I’m rereading V right now and it’s making me angry. Not at the book, because it’s great like I remember it, maybe better now that I’ve got Pynchon-reading hanging a bit more where I can grab it in my skull than five years ago (and it’s the copy I bought in Dharamsala so I’m getting these waves of road nostalgia reading it). But V has completely ruined my morning writing.

I sit down at the notebook and say “All right let’s get our ten pages done” and then I look down after a couple of paragraphs and realize all I’m doing is moving people around. There’s nothing meaningful happening. I’m trying to write action scenes because that’s the kind of story it is but I hate action scenes. I’m stuck at a point where it’s not just a couple of characters bouncing ideas off each other, and even back in those points my dialogue has been pretty shit for weeks. Basically this whole “Write shitty horrible first drafts and don’t worry about it” thing is getting to me. I hate doing things really crappily (part of why Japan might be falling off my radar for next year). I want to finish it but I want it to be something I like. I don’t know.

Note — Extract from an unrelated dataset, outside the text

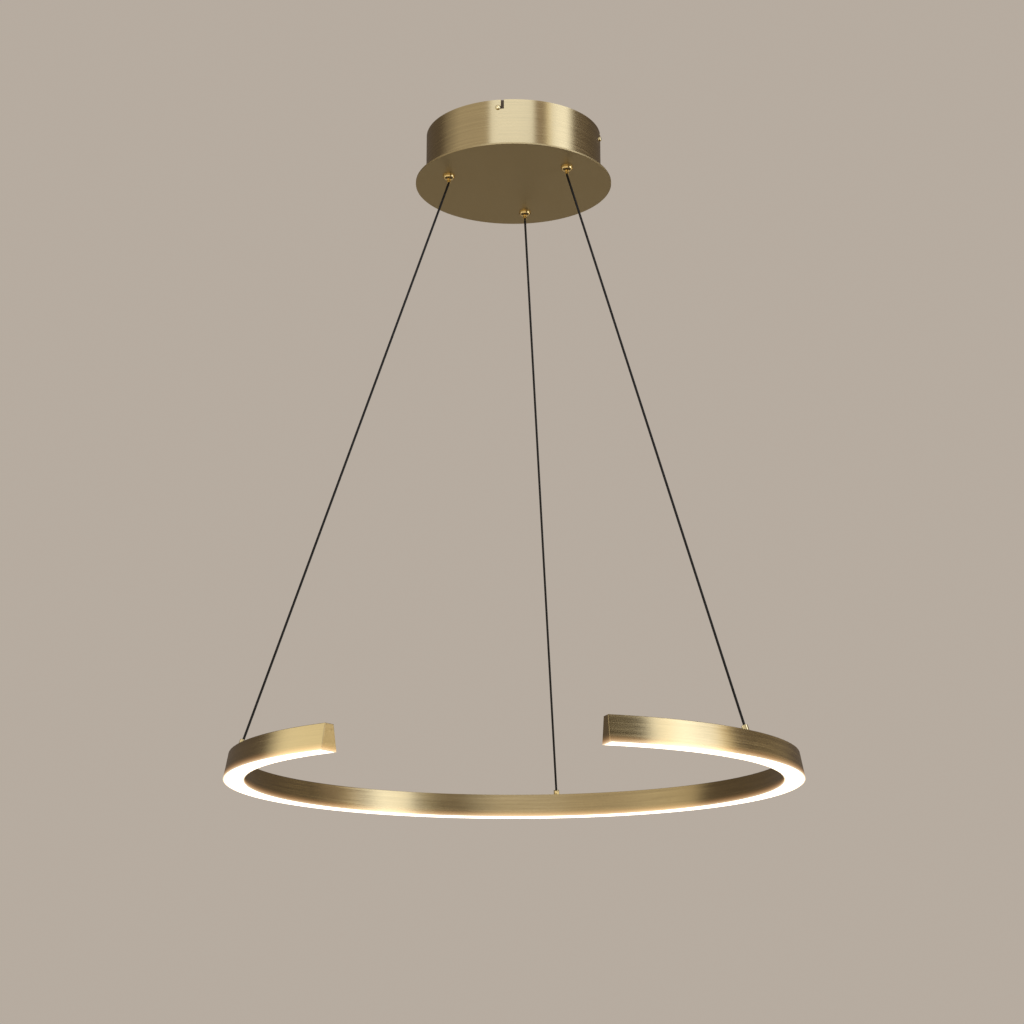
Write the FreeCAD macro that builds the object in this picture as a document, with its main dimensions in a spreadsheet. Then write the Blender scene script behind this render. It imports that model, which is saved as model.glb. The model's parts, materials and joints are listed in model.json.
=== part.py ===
# LED pendant light: an open ring of light, hung by three cables from a round ceiling canopy.
# Millimetres, +Z up. The origin is the centre of the ceiling bracket's top face.
# The ring's gap faces -Y. Stations round the axis are angles from -Y, positive towards +X.
import FreeCAD, Part
import math
import os
import Sketcher

Vector = FreeCAD.Vector

# Driving dimensions, in millimetres, degrees or counts
SIZES = {
    # fits shared by all pieces
    "thread_fit": 0.05,
    "slip_fit": 0.1,
    "cable_fit": 0.3,
    "rest_gap": 0.02,
    "cut_overrun": 1.0,
    # ceiling bracket: a cross with tabs bent down at its four tips
    "bracket_thick": 2.0,
    "bracket_arm_width": 24.0,
    "bracket_hub_radius": 26.0,
    "mains_hole_radius": 10.0,
    "grommet_bore_radius": 5.0,
    "grommet_collar": 2.0,
    "grommet_tall": 5.0,
    "tab_tall": 16.0,
    "tab_gap": 0.5,
    "ceiling_hole_spacing": 84.0,
    "ceiling_hole_radius": 2.5,
    "ceiling_slot_long": 24.0,
    "earth_place": 16.0,
    "earth_screw_radius": 2.0,
    "earth_head_radius": 4.0,
    "earth_head_tall": 2.8,
    "earth_socket_across": 3.0,
    # side screws in the housing's bayonet slots
    "side_screw_count": 4,
    "side_screw_drop": 9.5,
    "side_screw_radius": 1.5,
    "side_screw_long": 8.0,
    "side_head_radius": 2.8,
    "side_head_tall": 1.7,
    "side_head_round": 1.6,
    "side_head_gap": 0.25,
    "side_socket_across": 2.0,
    "side_socket_deep": 1.0,
    "slot_play": 0.2,
    "twist_turn": 2.9,
    # canopy housing and the wider disc under it
    "housing_radius": 98.0,
    "housing_wall": 1.2,
    "housing_floor": 1.2,
    "rim_gap": 0.3,
    "canopy_drop": 58.4,
    "disc_radius": 109.6,
    "disc_thick": 2.0,
    "disc_edge": 0.3,
    # cable grippers
    "gripper_inset": 20.3,
    "station_turn": 120.0,
    "dome_radius": 6.7,
    "dome_tall": 4.5,
    "dome_round": 3.9,
    "stud_radius": 5.0,
    "stud_tall": 20.0,
    "cap_radius": 3.7,
    "cap_tall": 4.0,
    "chamber_radius": 3.3,
    "cone_low": 3.0,
    "cone_tall": 5.0,
    "gripper_nut_across": 14.0,
    "gripper_nut_tall": 4.0,
    "gripper_washer_radius": 8.5,
    "gripper_washer_thick": 1.0,
    # release nozzle, clamp balls and spring
    "nozzle_radius": 2.1,
    "nozzle_reach": 8.0,
    "nozzle_collar": 0.25,
    "nozzle_ledge": 1.0,
    "nozzle_over_ball": 1.6,
    "ball_radius": 0.9,
    "ball_gap": 0.05,
    "ball_count": 3,
    "ball_window_fit": 0.1,
    "spring_wire_radius": 0.25,
    "spring_turns": 5,
    # cables
    "cable_radius": 1.25,
    "bend_drop": 0.6,
    "bend_gap": 0.05,
    "tail_rise": 20.0,
    "tail_inset": 6.0,
    "tail_bend": 11.0,
    "rear_tail_rise": 8.0,
    "stop_radius": 2.0,
    "stop_tall": 3.5,
    # LED driver
    "driver_long": 88.0,
    "driver_wide": 40.0,
    "driver_tall": 25.0,
    "driver_wall": 1.6,
    "driver_lip": 3.0,
    "driver_gap": 0.5,
    "ear_long": 10.0,
    "ear_wide": 12.0,
    "ear_thick": 2.5,
    "stud_over_nut": 1.0,
    "small_stud_radius": 1.5,
    "small_nut_across": 5.5,
    "small_nut_tall": 2.4,
    "board_thick": 1.6,
    "board_boss_tall": 3.0,
    "board_boss_radius": 3.0,
    "core_long": 18.0,
    "core_wide": 16.0,
    "core_tall": 14.0,
    "capacitor_radius": 5.0,
    "capacitor_tall": 15.0,
    # terminal block
    "block_long": 30.0,
    "block_wide": 16.0,
    "block_tall": 13.0,
    "block_rear": 25.0,
    "pole_pitch": 10.0,
    "pole_count": 3,
    "barrel_radius": 2.6,
    "barrel_bore": 1.3,
    "clamp_screw_radius": 1.4,
    "clamp_screw_tall": 3.0,
    "clamp_screw_place": 4.5,
    "lead_radius": 0.9,
    "lead_rise": 9.0,
    "lead_entry": 1.0,
    # housing earth: stud, ring tag, nut and lead
    "earth_stud_x": 32.0,
    "earth_stud_y": 2.0,
    "tag_radius": 3.5,
    "tag_thick": 0.8,
    "tag_barrel_radius": 1.3,
    "tag_barrel_long": 4.0,
    "tag_reach": 8.0,
    "earth_lead_run": 8.0,
    # ring
    "ring_drop": 731.3,
    "ring_radius": 300.4,
    "ring_bottom_width": 21.6,
    "ring_top_width": 12.0,
    "ring_tall": 26.0,
    "ring_edge": 0.4,
    "gap_turn": 53.5,
    "ring_wall": 1.2,
    "ring_top_thick": 2.0,
    "web_low": 13.0,
    "web_thick": 1.2,
    "groove_low": 4.5,
    "groove_tall": 1.2,
    "groove_deep": 0.6,
    "diffuser_thick": 2.0,
    "diffuser_fit": 0.1,
    "leg_thick": 1.0,
    "leg_tall": 6.0,
    "end_cap_thick": 1.8,
    "tongue_long": 8.0,
    "tongue_fit": 0.3,
    "strip_width": 10.0,
    "strip_thick": 0.3,
    "chip_long": 3.5,
    "chip_wide": 2.8,
    "chip_tall": 0.8,
    "chip_count": 60,
    # ferrules on the ring
    "ferrule_radius": 3.2,
    "ferrule_tall": 5.5,
    "ferrule_stud_radius": 2.2,
    "ferrule_stud_long": 5.5,
    "ferrule_mouth_radius": 2.3,
    "ferrule_mouth_deep": 1.8,
    "ferrule_edge": 0.4,
    "ferrule_nut_across": 7.0,
    "ferrule_nut_tall": 2.2,
    "feed_radius": 0.5,
    "feed_run": 14.0,
    "feed_hole_radius": 1.0,
}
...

What V is doing is making me want to get serious on the China book, the one that isn’t just bullshit SF with nothing interesting to say. The problem with that of course is that it won’t be quick. That thing is going to take a long time. And if I break off this thing to go work on that well then I’m still just bouncing off of different things in a completely unserious manner. I’d like to have something to show for myself. Something to say “I did this” about. Or maybe I should just buy a video game.